[BEGIN]
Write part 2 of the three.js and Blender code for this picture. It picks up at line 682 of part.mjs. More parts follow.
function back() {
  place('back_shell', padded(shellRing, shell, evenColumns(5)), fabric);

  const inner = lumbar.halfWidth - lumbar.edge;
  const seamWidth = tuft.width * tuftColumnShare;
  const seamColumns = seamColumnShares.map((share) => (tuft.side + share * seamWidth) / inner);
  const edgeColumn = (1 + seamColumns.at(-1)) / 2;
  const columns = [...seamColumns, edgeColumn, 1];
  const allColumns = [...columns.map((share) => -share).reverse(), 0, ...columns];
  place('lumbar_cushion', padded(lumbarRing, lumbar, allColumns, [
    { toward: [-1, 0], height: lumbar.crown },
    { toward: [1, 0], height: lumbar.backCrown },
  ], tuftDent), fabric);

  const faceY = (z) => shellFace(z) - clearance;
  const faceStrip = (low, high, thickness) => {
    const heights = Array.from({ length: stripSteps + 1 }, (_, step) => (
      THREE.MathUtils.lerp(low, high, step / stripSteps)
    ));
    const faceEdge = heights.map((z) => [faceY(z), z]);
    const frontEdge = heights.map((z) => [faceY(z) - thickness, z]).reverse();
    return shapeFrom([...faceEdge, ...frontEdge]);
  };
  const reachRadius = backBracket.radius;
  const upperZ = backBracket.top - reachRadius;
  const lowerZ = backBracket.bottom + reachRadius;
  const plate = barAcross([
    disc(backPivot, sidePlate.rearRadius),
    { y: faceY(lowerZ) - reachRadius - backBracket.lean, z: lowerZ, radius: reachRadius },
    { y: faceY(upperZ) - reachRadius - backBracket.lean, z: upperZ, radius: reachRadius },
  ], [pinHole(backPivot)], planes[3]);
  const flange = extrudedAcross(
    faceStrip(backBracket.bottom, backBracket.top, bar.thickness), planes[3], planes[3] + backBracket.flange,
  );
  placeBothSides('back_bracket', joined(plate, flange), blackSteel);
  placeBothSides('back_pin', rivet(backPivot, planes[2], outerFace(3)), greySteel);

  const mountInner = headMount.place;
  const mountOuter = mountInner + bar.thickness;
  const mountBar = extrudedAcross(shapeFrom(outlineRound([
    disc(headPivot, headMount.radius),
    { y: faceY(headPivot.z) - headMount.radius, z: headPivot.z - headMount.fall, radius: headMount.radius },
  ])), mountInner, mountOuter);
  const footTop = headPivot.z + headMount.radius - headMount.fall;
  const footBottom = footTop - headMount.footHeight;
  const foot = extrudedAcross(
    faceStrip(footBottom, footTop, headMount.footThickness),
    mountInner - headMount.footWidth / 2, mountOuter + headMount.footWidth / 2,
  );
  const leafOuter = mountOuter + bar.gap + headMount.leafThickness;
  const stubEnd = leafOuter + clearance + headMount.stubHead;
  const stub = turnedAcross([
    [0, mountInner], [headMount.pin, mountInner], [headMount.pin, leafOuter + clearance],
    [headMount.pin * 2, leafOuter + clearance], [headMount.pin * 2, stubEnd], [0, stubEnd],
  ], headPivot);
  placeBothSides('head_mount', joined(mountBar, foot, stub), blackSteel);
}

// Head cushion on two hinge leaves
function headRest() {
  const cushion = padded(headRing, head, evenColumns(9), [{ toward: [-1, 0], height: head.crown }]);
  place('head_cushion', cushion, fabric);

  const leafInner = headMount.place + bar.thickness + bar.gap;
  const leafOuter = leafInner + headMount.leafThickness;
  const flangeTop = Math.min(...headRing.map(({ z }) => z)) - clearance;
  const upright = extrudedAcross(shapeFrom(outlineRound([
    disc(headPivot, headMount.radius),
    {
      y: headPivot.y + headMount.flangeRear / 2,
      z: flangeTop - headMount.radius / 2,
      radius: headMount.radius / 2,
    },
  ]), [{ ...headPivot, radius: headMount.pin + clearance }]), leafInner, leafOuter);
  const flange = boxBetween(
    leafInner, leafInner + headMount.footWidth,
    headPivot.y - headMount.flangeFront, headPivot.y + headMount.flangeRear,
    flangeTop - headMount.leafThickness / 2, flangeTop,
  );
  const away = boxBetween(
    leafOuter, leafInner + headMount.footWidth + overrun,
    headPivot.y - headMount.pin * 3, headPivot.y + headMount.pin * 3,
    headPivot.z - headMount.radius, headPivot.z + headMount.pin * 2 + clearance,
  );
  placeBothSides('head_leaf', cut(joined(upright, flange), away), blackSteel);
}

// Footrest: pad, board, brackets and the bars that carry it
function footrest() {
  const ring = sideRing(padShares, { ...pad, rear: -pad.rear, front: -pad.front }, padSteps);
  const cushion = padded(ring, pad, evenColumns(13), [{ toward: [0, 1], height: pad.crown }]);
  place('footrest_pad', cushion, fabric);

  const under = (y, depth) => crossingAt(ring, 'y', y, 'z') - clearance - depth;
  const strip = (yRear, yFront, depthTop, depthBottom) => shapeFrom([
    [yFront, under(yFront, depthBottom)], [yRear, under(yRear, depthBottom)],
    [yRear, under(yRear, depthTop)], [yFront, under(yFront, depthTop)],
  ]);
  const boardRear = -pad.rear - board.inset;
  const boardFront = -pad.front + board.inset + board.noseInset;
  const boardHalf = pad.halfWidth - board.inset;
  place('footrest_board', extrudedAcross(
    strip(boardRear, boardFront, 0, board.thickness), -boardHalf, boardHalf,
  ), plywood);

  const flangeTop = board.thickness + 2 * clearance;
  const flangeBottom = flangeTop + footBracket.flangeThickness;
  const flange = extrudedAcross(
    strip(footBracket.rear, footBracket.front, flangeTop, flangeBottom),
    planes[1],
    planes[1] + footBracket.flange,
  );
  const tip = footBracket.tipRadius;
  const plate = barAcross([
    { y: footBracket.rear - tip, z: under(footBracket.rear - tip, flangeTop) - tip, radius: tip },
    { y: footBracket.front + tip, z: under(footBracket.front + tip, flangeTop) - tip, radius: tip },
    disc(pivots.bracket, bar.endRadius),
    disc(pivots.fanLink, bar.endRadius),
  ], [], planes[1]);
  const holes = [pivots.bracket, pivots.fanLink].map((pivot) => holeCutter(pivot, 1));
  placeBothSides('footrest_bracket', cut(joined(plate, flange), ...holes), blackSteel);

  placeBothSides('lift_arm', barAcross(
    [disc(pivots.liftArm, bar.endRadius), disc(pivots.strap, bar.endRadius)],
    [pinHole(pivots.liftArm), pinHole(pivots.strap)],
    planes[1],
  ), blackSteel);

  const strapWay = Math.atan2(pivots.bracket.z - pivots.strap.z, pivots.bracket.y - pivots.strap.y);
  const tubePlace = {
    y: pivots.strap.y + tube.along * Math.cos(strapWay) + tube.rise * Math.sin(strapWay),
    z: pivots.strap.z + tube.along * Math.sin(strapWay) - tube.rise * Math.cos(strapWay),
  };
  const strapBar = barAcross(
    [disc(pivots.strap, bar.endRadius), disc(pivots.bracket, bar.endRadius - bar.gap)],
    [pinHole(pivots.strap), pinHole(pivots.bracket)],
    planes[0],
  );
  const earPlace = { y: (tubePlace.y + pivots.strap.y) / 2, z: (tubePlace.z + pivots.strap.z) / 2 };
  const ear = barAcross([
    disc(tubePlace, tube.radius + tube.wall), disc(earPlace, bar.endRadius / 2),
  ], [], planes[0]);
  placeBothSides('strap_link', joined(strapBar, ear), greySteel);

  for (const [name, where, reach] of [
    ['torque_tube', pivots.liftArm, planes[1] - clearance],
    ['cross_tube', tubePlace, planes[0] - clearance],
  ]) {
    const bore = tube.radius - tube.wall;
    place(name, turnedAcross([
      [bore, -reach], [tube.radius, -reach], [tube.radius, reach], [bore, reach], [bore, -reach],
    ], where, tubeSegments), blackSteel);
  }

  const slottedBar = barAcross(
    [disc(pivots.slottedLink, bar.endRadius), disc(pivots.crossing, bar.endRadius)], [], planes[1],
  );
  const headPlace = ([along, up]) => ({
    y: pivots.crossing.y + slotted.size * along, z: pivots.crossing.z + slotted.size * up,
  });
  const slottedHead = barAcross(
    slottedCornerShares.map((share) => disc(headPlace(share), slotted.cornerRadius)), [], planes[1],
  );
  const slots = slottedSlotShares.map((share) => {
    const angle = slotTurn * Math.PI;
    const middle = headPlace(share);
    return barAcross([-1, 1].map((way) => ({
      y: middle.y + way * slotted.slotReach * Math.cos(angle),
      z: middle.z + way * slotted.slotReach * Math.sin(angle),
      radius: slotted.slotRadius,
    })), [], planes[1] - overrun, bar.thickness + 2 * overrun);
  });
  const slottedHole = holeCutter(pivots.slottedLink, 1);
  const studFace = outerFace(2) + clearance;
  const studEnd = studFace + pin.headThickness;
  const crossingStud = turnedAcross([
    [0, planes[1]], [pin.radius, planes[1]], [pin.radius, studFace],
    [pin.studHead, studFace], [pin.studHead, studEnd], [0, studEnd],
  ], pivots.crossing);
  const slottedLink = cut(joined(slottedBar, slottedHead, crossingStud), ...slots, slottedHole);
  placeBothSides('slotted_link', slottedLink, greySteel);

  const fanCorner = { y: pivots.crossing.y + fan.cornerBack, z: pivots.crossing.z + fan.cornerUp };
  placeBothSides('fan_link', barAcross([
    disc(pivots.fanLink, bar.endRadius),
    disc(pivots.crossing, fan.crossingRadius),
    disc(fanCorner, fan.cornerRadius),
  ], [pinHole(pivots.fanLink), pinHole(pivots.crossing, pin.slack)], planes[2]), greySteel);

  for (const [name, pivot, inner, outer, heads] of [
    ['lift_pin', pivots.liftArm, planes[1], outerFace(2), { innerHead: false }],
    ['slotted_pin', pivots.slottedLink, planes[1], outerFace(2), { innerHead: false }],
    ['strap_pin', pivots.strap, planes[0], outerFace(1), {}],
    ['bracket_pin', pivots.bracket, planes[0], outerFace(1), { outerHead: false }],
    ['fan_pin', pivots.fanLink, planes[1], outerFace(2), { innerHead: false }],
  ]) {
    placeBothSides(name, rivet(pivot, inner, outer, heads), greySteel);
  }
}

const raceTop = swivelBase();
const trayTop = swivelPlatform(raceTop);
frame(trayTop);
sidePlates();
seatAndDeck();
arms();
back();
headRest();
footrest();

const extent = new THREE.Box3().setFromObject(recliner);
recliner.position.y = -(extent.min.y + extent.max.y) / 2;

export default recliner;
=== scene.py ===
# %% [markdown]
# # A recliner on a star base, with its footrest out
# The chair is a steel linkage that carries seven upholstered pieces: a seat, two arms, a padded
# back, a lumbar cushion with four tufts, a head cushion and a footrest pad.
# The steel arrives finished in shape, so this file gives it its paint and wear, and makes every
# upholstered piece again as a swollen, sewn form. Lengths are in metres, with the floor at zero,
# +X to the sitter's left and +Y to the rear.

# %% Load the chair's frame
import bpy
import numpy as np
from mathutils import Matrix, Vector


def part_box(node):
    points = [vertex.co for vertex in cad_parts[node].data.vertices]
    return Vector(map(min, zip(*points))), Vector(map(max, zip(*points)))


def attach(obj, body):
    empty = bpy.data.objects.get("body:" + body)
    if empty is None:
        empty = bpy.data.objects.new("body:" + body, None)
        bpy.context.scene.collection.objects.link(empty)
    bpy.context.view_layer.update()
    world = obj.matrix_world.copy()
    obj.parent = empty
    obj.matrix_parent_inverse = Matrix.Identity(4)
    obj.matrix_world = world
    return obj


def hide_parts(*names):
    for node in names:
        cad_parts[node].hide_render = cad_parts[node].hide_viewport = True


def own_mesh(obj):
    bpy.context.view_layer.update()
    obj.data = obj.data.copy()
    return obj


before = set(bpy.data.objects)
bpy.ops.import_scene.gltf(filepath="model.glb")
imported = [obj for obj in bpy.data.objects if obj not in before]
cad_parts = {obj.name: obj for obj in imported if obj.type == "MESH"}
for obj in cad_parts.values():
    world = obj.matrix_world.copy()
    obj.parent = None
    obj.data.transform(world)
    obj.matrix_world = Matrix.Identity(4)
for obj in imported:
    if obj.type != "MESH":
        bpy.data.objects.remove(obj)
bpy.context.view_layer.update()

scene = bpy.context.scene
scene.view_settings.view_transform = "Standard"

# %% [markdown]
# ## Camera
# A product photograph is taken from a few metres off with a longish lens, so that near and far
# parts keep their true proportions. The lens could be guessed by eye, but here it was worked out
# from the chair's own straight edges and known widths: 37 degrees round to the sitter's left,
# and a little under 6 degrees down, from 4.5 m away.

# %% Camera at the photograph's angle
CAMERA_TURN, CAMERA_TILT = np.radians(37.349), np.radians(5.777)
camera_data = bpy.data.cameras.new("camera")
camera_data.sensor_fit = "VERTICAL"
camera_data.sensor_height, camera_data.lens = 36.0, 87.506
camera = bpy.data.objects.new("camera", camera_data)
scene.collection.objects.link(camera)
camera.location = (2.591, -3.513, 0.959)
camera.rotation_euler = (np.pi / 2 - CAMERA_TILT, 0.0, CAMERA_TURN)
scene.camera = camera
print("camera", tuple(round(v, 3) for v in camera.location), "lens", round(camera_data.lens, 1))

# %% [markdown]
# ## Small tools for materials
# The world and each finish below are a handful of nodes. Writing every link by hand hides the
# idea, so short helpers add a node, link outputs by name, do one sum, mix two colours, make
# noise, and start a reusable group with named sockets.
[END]
Written task: With the first line being the one containing "const extent = new" and the last line the one containing "obj.parent = empty", transcribe exactly the lines above that fall in that range.

Right answer:
const extent = new THREE.Box3().setFromObject(recliner);
recliner.position.y = -(extent.min.y + extent.max.y) / 2;

export default recliner;
=== scene.py ===
# %% [markdown]
# # A recliner on a star base, with its footrest out
# The chair is a steel linkage that carries seven upholstered pieces: a seat, two arms, a padded
# back, a lumbar cushion with four tufts, a head cushion and a footrest pad.
# The steel arrives finished in shape, so this file gives it its paint and wear, and makes every
# upholstered piece again as a swollen, sewn form. Lengths are in metres, with the floor at zero,
# +X to the sitter's left and +Y to the rear.

# %% Load the chair's frame
import bpy
import numpy as np
from mathutils import Matrix, Vector


def part_box(node):
    points = [vertex.co for vertex in cad_parts[node].data.vertices]
    return Vector(map(min, zip(*points))), Vector(map(max, zip(*points)))


def attach(obj, body):
    empty = bpy.data.objects.get("body:" + body)
    if empty is None:
        empty = bpy.data.objects.new("body:" + body, None)
        bpy.context.scene.collection.objects.link(empty)
    bpy.context.view_layer.update()
    world = obj.matrix_world.copy()
    obj.parent = empty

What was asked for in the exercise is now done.